Your instructions: Below are entries. Reproduce exactly the lines between the line holding "Recreate this object" and the line holding "is the bench.", inclusive, and only those.

───── Materials provided ─────

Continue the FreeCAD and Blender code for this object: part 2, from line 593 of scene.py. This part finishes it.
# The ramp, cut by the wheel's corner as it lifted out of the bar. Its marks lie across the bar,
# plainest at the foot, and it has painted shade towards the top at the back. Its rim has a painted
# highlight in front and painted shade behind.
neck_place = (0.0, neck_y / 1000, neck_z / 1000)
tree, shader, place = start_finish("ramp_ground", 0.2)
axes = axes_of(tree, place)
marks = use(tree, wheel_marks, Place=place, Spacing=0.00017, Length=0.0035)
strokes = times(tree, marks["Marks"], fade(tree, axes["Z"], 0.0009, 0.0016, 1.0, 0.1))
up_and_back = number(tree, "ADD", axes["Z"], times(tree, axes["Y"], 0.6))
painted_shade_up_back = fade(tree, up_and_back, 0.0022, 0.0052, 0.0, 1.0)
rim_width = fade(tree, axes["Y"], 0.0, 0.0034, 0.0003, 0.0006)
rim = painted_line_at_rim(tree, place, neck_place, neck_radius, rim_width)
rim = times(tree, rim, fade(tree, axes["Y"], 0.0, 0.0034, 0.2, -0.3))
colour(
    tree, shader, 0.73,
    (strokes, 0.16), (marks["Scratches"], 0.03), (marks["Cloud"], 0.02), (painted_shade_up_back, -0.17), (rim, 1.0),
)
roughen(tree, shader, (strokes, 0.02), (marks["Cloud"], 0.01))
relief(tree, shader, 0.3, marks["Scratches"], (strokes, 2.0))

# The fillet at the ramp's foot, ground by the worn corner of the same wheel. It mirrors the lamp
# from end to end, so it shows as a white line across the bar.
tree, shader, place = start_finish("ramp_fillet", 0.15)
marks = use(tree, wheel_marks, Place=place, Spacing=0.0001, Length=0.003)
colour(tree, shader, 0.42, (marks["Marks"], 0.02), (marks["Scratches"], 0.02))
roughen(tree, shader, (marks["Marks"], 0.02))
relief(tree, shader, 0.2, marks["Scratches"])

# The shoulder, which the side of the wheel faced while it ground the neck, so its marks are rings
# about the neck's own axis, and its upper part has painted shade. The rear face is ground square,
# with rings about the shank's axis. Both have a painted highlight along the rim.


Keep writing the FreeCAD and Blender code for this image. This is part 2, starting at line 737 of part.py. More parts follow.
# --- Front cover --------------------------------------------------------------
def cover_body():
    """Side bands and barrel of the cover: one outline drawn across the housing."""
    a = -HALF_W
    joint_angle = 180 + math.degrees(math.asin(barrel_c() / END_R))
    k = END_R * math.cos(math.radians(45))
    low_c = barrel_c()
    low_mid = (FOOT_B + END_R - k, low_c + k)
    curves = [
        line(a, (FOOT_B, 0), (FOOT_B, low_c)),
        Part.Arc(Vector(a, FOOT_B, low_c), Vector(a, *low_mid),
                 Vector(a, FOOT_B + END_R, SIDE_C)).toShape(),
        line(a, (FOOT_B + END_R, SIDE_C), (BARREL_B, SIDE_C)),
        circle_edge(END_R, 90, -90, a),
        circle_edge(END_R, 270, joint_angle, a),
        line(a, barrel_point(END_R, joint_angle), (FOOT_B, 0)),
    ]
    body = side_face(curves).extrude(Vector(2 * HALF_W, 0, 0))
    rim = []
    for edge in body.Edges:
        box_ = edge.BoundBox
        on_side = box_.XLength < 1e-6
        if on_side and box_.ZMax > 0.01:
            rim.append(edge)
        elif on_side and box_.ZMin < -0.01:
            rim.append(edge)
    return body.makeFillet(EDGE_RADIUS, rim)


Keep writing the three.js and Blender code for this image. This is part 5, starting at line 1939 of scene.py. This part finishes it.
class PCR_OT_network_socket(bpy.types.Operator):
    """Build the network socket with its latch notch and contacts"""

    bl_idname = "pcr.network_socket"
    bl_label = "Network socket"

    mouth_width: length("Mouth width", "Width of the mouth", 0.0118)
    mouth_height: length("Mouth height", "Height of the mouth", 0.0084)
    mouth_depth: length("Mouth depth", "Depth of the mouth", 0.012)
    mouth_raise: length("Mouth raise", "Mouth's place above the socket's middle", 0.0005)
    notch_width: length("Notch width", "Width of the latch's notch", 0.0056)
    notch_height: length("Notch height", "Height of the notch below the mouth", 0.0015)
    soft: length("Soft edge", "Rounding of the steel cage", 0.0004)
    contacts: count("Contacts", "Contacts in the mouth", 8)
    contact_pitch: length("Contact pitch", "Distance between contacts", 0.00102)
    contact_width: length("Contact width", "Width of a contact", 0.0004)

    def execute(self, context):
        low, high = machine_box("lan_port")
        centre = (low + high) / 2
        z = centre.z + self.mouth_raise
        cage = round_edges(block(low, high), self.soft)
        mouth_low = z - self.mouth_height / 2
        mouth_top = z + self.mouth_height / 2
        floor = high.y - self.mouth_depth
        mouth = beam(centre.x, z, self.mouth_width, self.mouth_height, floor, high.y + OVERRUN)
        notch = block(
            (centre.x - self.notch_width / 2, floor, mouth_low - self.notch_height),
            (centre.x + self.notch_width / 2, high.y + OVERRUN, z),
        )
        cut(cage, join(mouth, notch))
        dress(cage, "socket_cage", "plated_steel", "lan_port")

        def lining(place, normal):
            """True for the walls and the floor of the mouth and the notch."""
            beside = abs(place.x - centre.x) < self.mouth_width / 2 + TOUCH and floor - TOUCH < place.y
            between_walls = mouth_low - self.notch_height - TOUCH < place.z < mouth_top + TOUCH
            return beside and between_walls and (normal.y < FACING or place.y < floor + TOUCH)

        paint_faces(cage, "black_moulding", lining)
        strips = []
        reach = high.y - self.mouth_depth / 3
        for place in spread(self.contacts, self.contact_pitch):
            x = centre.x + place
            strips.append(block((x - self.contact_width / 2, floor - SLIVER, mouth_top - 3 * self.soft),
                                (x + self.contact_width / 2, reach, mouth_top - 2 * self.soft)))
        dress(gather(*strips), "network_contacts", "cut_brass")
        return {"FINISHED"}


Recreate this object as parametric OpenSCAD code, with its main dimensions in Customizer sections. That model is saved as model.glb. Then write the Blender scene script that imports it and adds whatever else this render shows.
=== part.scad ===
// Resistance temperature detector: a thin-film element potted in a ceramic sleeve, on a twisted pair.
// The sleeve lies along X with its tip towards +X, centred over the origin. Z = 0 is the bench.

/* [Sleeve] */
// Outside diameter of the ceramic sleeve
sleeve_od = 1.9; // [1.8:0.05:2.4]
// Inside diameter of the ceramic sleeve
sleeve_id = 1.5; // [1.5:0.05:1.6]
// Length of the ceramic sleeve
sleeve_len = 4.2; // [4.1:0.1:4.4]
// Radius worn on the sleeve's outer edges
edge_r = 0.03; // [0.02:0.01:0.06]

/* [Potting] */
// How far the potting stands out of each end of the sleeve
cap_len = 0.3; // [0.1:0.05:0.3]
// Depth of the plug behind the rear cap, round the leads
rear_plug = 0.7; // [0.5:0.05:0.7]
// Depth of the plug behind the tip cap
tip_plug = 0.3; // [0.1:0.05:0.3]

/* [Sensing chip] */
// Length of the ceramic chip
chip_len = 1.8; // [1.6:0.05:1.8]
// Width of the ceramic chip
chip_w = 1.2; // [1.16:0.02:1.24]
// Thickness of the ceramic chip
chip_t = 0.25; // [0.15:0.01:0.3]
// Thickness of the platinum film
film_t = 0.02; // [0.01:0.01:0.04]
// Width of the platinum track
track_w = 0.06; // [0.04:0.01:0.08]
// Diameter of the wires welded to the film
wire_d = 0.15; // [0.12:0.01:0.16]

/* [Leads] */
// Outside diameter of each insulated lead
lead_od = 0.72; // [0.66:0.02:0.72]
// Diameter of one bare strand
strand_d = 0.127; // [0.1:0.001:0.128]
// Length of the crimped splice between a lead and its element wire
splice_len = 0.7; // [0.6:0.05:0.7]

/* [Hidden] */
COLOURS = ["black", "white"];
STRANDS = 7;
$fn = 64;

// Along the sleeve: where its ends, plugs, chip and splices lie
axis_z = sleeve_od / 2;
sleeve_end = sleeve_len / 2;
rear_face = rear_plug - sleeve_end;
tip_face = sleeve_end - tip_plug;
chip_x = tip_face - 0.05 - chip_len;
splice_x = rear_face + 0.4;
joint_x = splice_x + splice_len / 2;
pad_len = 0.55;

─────

Solution to this task:
Recreate this object as parametric OpenSCAD code, with its main dimensions in Customizer sections. That model is saved as model.glb. Then write the Blender scene script that imports it and adds whatever else this render shows.
=== part.scad ===
// Resistance temperature detector: a thin-film element potted in a ceramic sleeve, on a twisted pair.
// The sleeve lies along X with its tip towards +X, centred over the origin. Z = 0 is the bench.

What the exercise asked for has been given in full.